O funcionamento básico dos carregadores é o mesmo. O sistema aumenta a corrente elétrica aos poucos até um limite pré-programado, e o mantém pela maior parte do tempo.
No entanto, quando ele se aproxima da capacidade máxima (geralmente próximo dos 80 ou 90%), o controlador passa a reduzir gradualmente a quantidade de energia que vai para o acumulador para evitar danos nas baterias.
O motivo é que o íon-lítio requer mais corrente para armazenar eletricidade quando está próximo de sua capacidade máxima. Como isso pode gerar sobrecarga – algo crítico nesse tipo de bateria –, um sistema de proteção reduz o fluxo de energia, aumentando o tempo necessário para chegar a 100%.
Quanto tempo dura a bateria de um carro elétrico?
Baterias de carros elétricos costumam ter garantia de 8 anos, mas isso não quer dizer que a bateria só vá durar 8 anos. Isso depende muito mais dos ciclos de recarga.
Hoje, há baterias que podem suportar mais de 3.000 ciclos. Logo, se o carro roda 300 km por carga, a bateria duraria o suficiente para percorrer 900.000 km – coisa que poucos carros a combustão fazem.
Essa estimativa de quilometragem, claro, não considera a degradação natural da bateria. Carro elétrico está sujeito ao mesmo problema do seu smartphone: perde capacidade de carga com o passar do tempo.
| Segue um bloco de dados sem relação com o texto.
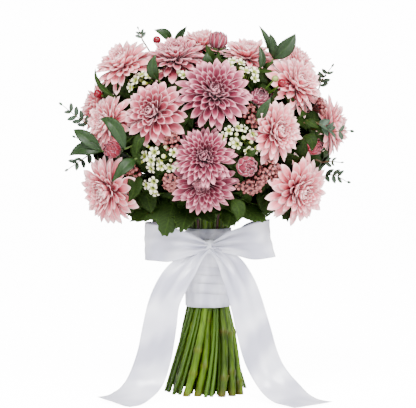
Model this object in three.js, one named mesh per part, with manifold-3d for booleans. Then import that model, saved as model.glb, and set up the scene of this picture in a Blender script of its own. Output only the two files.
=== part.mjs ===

Uma informação interessante passada pelos engenheiros da GM no laboratório de testes de baterias da empresa, em Warren (Michigan) é que os Chevrolet Bolt que alcançaram os 160.000 km rodados (100.000 milhas) ainda têm 94% da capacidade original das baterias, uma perda de apenas 6%. É menos do que os 80% que a empresa estimava.
Glossário do carro elétrico
Analogia comum para explicar conceitos de eletricidade envolve uma mangueira de jardim. A pressão do encanamento seria como a tensão (medida em volts), enquanto a largura dessa mangueira seria a corrente (medida em ampere). Como a energia, medida em quilowatts (kW), varia em função da “voltagem” e “amperagem”, carros com sistema de 800 V se destacam por um fluxo energético mais eficiente. As baterias são medidas em quilowatt-hora (kWh), que equivale a 1 kW de energia sendo gerado por uma hora ou 120 ml de gasolina.